Aureus 1st January – 28th March 193, AV 7.33 g. IMP CAES P HELV – PERTIN AVG Laureate head r. Rev. AEQVIT AVG TR P COS II Aequitas standing l., holding scales and cornucopiae. C 1. BMC 14. RIC 1a. Woodward NC 1957, obv. F / rev. –. Calicó 2379 (this coin).
Rare and among the finest aurei of Pertinax in existence. A magnificent portrait
of excellent style. Light reddish tone, virtually as struck and Fdc

Ex NFA 26, 1991, 266; NAC 51, 2009, 340 and NAC 117, 2019, 313 sales. This coin is illustrated in The Roman Aurei by X. E. Calicó.

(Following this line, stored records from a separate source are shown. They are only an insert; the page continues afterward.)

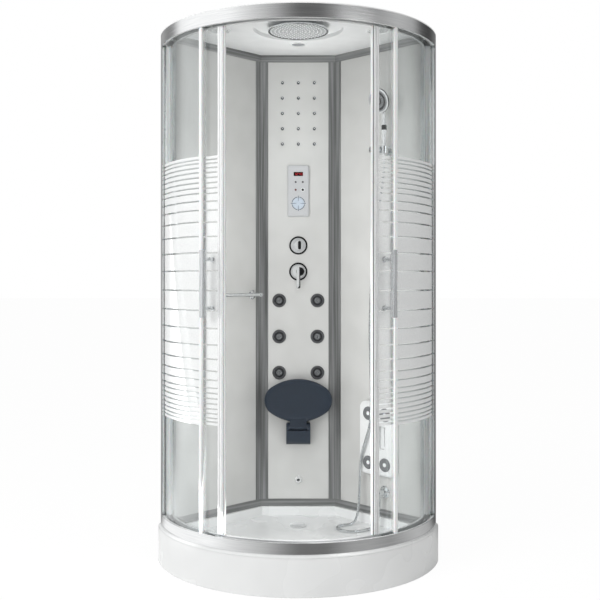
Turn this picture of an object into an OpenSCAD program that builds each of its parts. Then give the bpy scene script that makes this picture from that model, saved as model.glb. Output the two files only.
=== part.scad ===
// Corner shower cabin with a round front, two sliding doors, a wall column with
// mixer, jets and folding seat, a hand shower and a foot massage panel.
// X points right, the doors face -Y, +Y points to the room's corner, Z is up.
// Plan sizes are laid out round the centre of the round front (the arc centre).

/* [Footprint] */
// Radius of the tray's round front
tray_r = 590; // [575:1:605]
// Distance from the arc centre to each room wall
wall_offset = 310; // [300:1:325]

/* [Tray] */
// Height of the tray's front rim
tray_h = 153; // [150:1:170]
// How far the ledge along the walls lies below the front rim
ledge_drop = 18; // [12:1:20]
// Depth of the basin below the wall ledge
basin_depth = 40; // [30:1:44]
// Width of the front rim that carries the bottom rail
rim_w = 65; // [62:1:75]
// Width of the ledge in front of the wall frames
ledge_w = 13; // [10:1:20]
// Wall of the tray shell
shell_t = 6; // [4:0.5:7]
// Height of the tray's turned-down outer lip
lip_h = 35; // [25:1:40]
// Radius of the rolled edge along the front rim
rim_fillet = 9; // [3:1:12]
// Fall of the dished floor round the drain
drain_fall = 8; // [4:1:10]
// Radius of the dished floor round the drain
dish_r = 140; // [110:1:150]
// Radius of the drain hole
drain_r = 32; // [28:1:36]
// Drain's distance behind the arc centre
drain_y = 77; // [60:1:90]
// Thickness of the apron sheet
apron_t = 3; // [2:0.5:4]
// Side of the steel frame's square tubes
frame_tube = 25; // [20:1:28]
// Radius of a foot pad
foot_r = 24; // [18:1:30]
// Radius of the waste pipe
waste_r = 20; // [16:1:20]

/* [Rails] */
// Distance from the tray's edge to the rails' outer face
rail_setback = 10; // [6:1:12]
// Depth of the curved rails from outer to inner face
rail_depth = 48; // [47.5:0.5:50]
// Height of the bottom rail
bottom_rail_h = 41; // [38:1:45]
// Height of the top rail
top_rail_h = 51; // [47:1:56]
// Clear height between the rails
door_clear_h = 1912; // [1800:1:1950]
// Wall of the rail extrusion
rail_t = 2; // [1.6:0.2:2.4]

/* [Glass and doors] */
// Thickness of the curved glass
glass_t = 6; // [5:0.5:6]
// Middle radius of the fixed glass, counted from the rails' outer face
fixed_glass_in = 13; // [12.5:0.5:14]
// Middle radius of the door glass, counted from the rails' outer face
door_glass_in = 34; // [33.5:0.5:35]
// Angle through which each door slides from open to shut
door_open_angle = 30.1; // [28:0.1:30.5]
// Gap that is left between the two shut doors
meeting_gap = 0.4; // [0.3:0.1:1]
// Width of the magnetic strip on a door's leading edge
magnet_w = 11; // [8:1:14]
// Width of the leading edge profile
stile_w = 18; // [14:1:20]
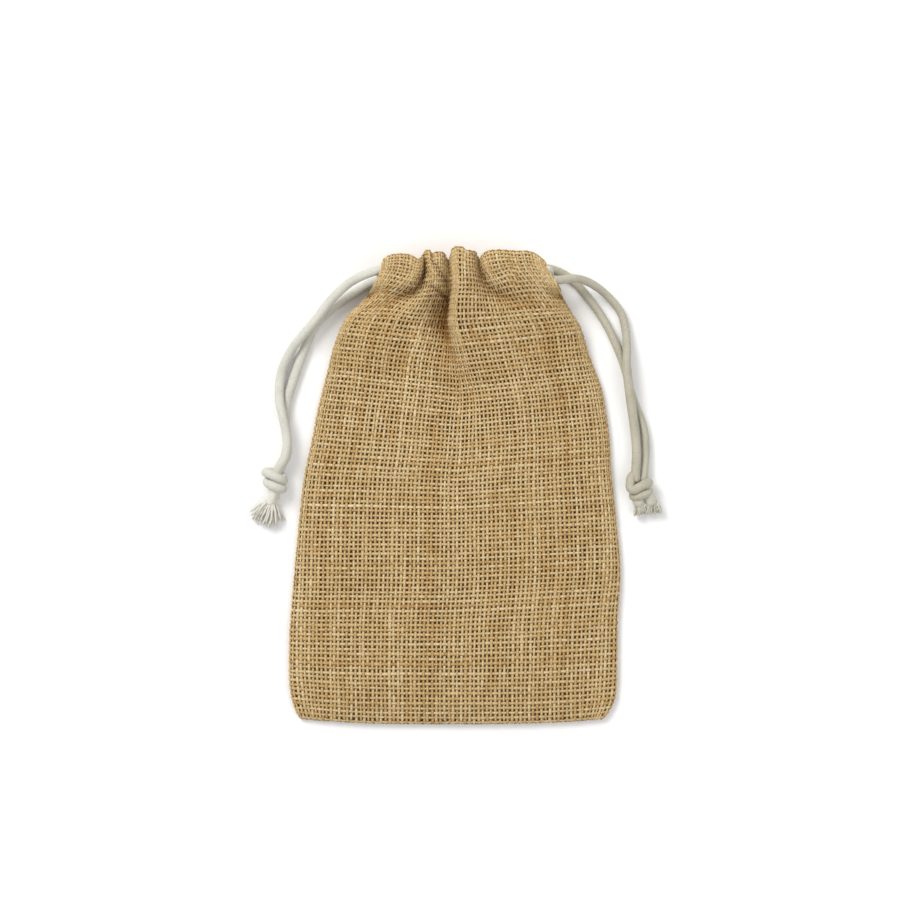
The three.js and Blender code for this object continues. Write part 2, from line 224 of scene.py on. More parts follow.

Graded Ch AU Strike 5/5 Surface 5/5, Fine style, NCG certification number 6556714-018

Of the five men proclaimed emperor in the civil war that raged from 193 to 197, Helvius Pertinax was perhaps the most admirable and deserving. Born in north-west Italy as the son of a timber merchant, Pertinax was a self-made man who abandoned a career in teaching to join the army. His talents must have been exceptional, for he gained powerful friends attached to the family of Marcus Aurelius, married the daughter of an ex-consul, and by his early 50s this son of a freedman was elected to the senate. In 175 he and another contender of the distant civil war, Didius Julianus, were both named suffect consuls. There seemed no limits to his capabilities, for he commanded a legion, governed Moesia Inferior, Dacia, Syria, Britain and Africa, and when the palace coup unfolded against Commodus on New Year's Eve, 192, Pertinax was the urban prefect of Rome and had opened that year sharing the consulship with Commodus. With such stellar qualifications it is hardly surprising that Pertinax was chosen by the senate to replace Commodus. Being in such powerful positions within the capital, he was privy to all the outrages of government, and during his 86 days as emperor he attempted to reform some of the most egregious abuses. These efforts inspired two coups against him – one that failed, and another that succeeded. The mercy he showed the conspirators after the first coup did not impress the praetorian guards, who organised the second plot and murdered him after storming the palace. His father-in-law Flavius Sulpicianus may not have been an ally after all, for he openly competed with Didius Julianius when the guardsmen put the throne up for auction in arguably the most degrading episode in Roman history.